New York Personal Injury Law Blog » Antonin Scalia, Dan Turkewitz, Secession, U.S. Supreme Court

 

February 21st, 2010

The Supreme Court’s Other Responses to the Screenwriter’s Secession Question


Geez, you go to Florida for a few days vacation and that is the time for a post to go viral? It seems the interest in Justice Antonin Scalia’s response to my brother Dan’s request for assistance on his screenplay, dealing with Maine seceding from the U.S., drew interest not only from legal blogs but from numerous political ones as well. Maybe I should have published all the responses?

I watched (from my iPhone) with fascination as the story on my little post exploded across big time blogs/media (Washington Post, NBC, CBS, WSJ, Volokh, ATL, Politico, and many more). It’s tough to blog with an iPhone though, and Mrs. NYPILB would not have been pleased if I was tethered to a laptop instead of frolicking on Floridian beaches, pools and golf courses. (That’s Dan with my kids above, in his alter ego role as Super Uncle.)

Thus far, over 23,000 page views for that one post.

A little back story on why he wrote to the members of the court, over my objection, might be helpful. When he wrote his award-winning sci-fi thriller of astronauts stranded in space and fighting with each other for survival, he sought expertise on the plausibility of his plot. So he wrote to astronauts. And he got responses.

If astronauts would respond to him, he figured, why not Supreme Court justices, especially given the lack of people that could speak authoritatively on the issue of secession? When I told him he wouldn’t get meaningful responses, I was right on 9/10 of the justices he wrote to. Scalia was the exception.

But while Scalia was the only one to respond to the substance of my brother’s request, other responses did come in. He received three personally signed rejection letters from Justices Clarence Thomas, Samuel Alito and Stephen Breyer, which are all lovingly reproduced here. While reproducing rejection letters isn’t exactly the norm, these happen to be first rate, classy rejections. If you’re gonna get dumped, it might as well be by the best. Frankly, I was stunned that he even got these. And, as you can see, none of them are form letters. And they use top-notch stationary. Just in case you were wondering.

On the actual substance of Scalia’s letter, I will follow in another post with my thoughts on how the issue could reach the high court, despite Scalia’s protest in the letter that:

“Secondly, I find it difficult to envision who the parties to this lawsuit might be. Is the State suing the United States for a declaratory judgment? But the United States cannot be sued without its consent, and it has not consented to this sort of suit.”

[Now added: How the Supreme Court Could Hear the Secession Issue (A Response to Justice Scalia)]

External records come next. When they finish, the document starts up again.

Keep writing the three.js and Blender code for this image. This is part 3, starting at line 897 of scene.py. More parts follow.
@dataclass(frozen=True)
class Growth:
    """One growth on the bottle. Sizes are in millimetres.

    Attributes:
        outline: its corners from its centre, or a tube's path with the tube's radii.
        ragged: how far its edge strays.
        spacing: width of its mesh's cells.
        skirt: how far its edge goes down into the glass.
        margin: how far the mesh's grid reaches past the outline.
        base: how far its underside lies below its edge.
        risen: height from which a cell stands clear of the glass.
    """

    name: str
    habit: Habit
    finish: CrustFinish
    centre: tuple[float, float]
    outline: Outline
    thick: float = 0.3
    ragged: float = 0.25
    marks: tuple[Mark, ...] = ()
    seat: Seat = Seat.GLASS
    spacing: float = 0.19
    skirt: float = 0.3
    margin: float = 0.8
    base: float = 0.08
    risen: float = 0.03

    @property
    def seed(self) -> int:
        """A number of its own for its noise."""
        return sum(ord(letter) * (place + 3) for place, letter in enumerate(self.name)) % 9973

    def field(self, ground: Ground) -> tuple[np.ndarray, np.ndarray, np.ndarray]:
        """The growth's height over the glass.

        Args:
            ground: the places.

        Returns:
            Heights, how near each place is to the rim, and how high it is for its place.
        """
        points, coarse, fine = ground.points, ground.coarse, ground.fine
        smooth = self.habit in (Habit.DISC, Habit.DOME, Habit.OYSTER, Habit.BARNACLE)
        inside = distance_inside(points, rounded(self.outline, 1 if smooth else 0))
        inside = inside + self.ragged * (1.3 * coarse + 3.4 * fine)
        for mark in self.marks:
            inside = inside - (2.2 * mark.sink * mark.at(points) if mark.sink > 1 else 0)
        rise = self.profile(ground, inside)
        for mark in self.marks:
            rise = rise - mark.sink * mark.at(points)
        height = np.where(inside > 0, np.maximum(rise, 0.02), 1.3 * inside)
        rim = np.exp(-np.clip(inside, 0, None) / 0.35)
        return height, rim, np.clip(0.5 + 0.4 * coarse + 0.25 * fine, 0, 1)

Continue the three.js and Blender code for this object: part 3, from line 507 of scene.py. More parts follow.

Regardless of whether one agrees with Scalia’s political-judicial beliefs, the guy clearly picked up major cool points for giving my brother a substantive response. Justices Thomas, Alito and Breyer also picked up a few of those points, to the extent that they did take the time to respond, albeit with rejection. Justice Souter picked up a single point for having a secretary respond.

On the flight back from Florida I pondered a question: Is there any significance to the fact that the responding troika of Scalia-Alito-Thomas form 3/4 of the conservative wing?

I’ll leave it to others to opine on that subject.

Addendum: A commenter notes that Justice Alito spelled our last name wrong and that this deserves a head-shaking response: “‘Turkwitz??’ Not true, Justice Alito, not true.”

(And yes, Dan still needs an agent.)

4 thoughts on “The Supreme Court’s Other Responses to the Screenwriter’s Secession Question

  1. Eric,

    I think that you're the one who needs an agent. Blogger uncovers Scalia secrets, goes viral and becomes consultant on how to write multi million dollar blogs that are covered by major media outlets.

    And we can say we knew you when…

    Seriously – congrats on the great coverage.

    Carolyn

  2. Thanks.

    But I have one more I'm working on, that goes directly to the second issue that Scalia raised: How does the issue of secession even get before the court?

    Hopefully, it will be ready tomorrow morning.

  3. Why would any seceding state seek legal validation from the government it was seceding from? Isn't it independent? I don't recall the framers seeking a declaratory judgment from London that the new Constitution was groovy with his majesty…

  4. All great responses, but Alito misspelled your name — ouch! I suggest responding, State of the Union-style: "'Turkwitz??' Not true, Justice Alito, not true."